BRIEF
Tally the lines containing the word "this", and report the tally alone.

Scripts that build objects:
* Begin *

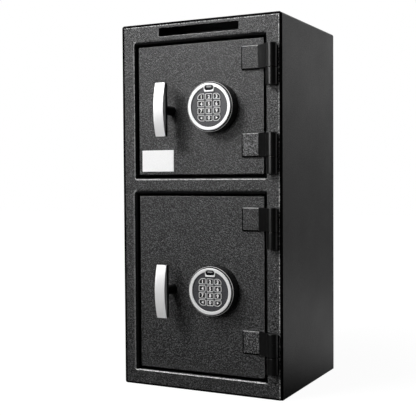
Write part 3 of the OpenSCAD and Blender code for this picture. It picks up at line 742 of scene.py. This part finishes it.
def barrel(length, foot_z):
    """A hinge barrel round the hinge's axis, with rounded ends."""
    return turned((BARREL_R, 0.0) + edged(length, BARREL_CHAMFER) * (-1, 1), (*hinge_axis, foot_z),
                  "z")


def frame_barrel(foot_z):
    """The lower barrel of a hinge with its square foot."""
    foot = plate([rounded_outline(WELD_FOOT_W, FRAME_BARREL_L - WELD_FOOT_EDGE, WELD_FOOT_R)],
                 edged(front_y - hinge_axis[1], WELD_FOOT_EDGE, both=False),
                 (hinge_axis[0] - BARREL_R + WELD_FOOT_W / 2, hinge_axis[1],
                  foot_z + FRAME_BARREL_L / 2))
    return joined(barrel(FRAME_BARREL_L, foot_z), foot)


HINGE_COAT = sprayed_coat("hinge coat", 0.004, 0.011, 600.0, 0.5, 0.7, 0.7, 0.27, 0.0003, 0.12,
                          0.45)
ZINC_STEEL = metal_coat("zinc steel", (0.42, 0.42, 0.40, 1.0), (0.58, 0.58, 0.55, 1.0),
                        (90.0, 90.0, 700.0), 0.42, 0.0002)
frame_barrels = joined(*(frame_barrel(foot - BARREL_STEP - FRAME_BARREL_L)
                         for side in SIDES for foot in STRAP_FEET[side]))
solid("frame_hinge_barrels_turned", frame_barrels, "cabinet", HINGE_COAT,
      "frame_hinge_barrels")
dress("hinge_pins", ZINC_STEEL)


# Doors
# Six millimetre plate with a rounded edge, in the same coarse coat as the frame; its edges but the
# foot's are painted black as shade. A hole takes the handle's spindle and another the keypad's
# cable.
DOOR_CORNER_R = 3.0 * MM
DOOR_EDGE_R = 1.5 * MM
DOOR_EDGE_W = 2.5 * MM
SPINDLE_HOLE_R = 6.1 * MM
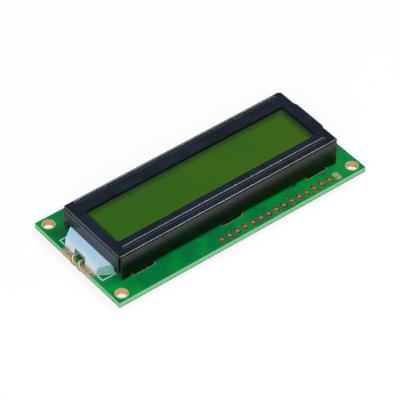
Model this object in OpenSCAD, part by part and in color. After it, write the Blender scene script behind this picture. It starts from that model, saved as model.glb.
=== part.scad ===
// Character LCD module: a blank two-line display on a green board, under a stamped
// steel bezel, lit from one end by a lamp in the nose of its light guide.
// Millimetres. The origin is the centre of the four mounting holes, on the underside
// of the board. +X runs away from the lamp, +Y away from the row of header holes,
// and +Z out of the display.

/* [Board] */
// Length of the circuit board
board_l = 80; // [76:0.5:100]
// Width of the circuit board
board_w = 36; // [34:0.5:44]
// Thickness of the circuit board
board_t = 1.6; // [1:0.1:2.4]
// Thickness of the copper and of the plating in the holes
copper_t = 0.05; // [0.03:0.01:0.08]
// Distance from the board's edges to the centre of each mounting hole
hole_inset = 2.5; // [2.3:0.1:3]
// Finished diameter of the mounting holes
hole_d = 3; // [2:0.1:3.2]
// Width of the copper ring around each mounting hole
ring_w = 0.3; // [0.2:0.05:0.7]

/* [Header] */
// Number of header holes
pin_count = 16; // [8:1:18]
// Distance between neighbouring header holes
pin_pitch = 2.54; // [2.2:0.02:2.6]
// Finished diameter of the header holes
pin_hole_d = 1; // [0.7:0.05:1.1]
// Distance from the board's right-hand edge to the first header hole
pin_inset_x = 8; // [6.5:0.25:10]
// Distance from the board's near edge to the row of header holes
pin_inset_y = 2; // [1.6:0.1:2.2]
// Width of a header pad, along the row
pin_pad_w = 1.55; // [1.5:0.05:1.95]
// Length of a header pad, across the row
pin_pad_l = 2.6; // [2:0.1:2.8]

/* [Bezel] */
// Width of the board that shows at each end of the bezel
margin_x = 4.4; // [4:0.1:6]
// Width of the board that shows along each long side of the bezel
margin_y = 5.9; // [5.2:0.1:8]
// Height of the bezel's face above the board
bezel_h = 8.1; // [7.5:0.1:10]
// Thickness of the steel sheet
sheet_t = 0.5; // [0.4:0.05:0.6]
// Inner radius of the folds
fold_r = 0.2; // [0.1:0.05:0.4]
// Distance by which each wall stops short of the outer corner
corner_gap = 0.8; // [0.75:0.05:0.9]
// Width of the bezel's face at each end of the window
rim_x = 3.35; // [3:0.05:6]
// Width of the bezel's face along each long side of the window
rim_y = 5.05; // [4.6:0.05:6]
// Radius of the window's corners
window_r = 1; // [0.5:0.1:2]

/* [Bezel walls] */
// Height of the long walls' lower edge above the board, between the feet and tabs
wall_relief = 1.05; // [0.5:0.05:2]
// Height of the lamp-end wall's lower edge above the board
lamp_wall_relief = 2.2; // [0.5:0.1:3]
// Width of the lamp-end wall's two legs, beside the opening for the nose
lamp_leg_w = 1.4; // [0.8:0.1:1.8]
// Gap between a slot's copper and the foot at the end of the wall
foot_gap = 0.2; // [0.1:0.05:1]
// Length of the bulge over the cell's filling port
bulge_l = 10.2; // [8:0.2:14]
// Depth of that bulge
bulge_out = 0.4; // [0.3:0.05:0.45]

/* [Bezel tabs] */
// Tabs on each long side
tab_count = 3; // [2:1:4]
// Distance from the bezel's ends to the centre of the outer tabs
tab_inset = 7.5; // [6:0.1:10]
// Offset of the row of tabs towards the far end
tab_shift = 0.2; // [-0.2:0.1:0.2]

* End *

FULL ANSWER
2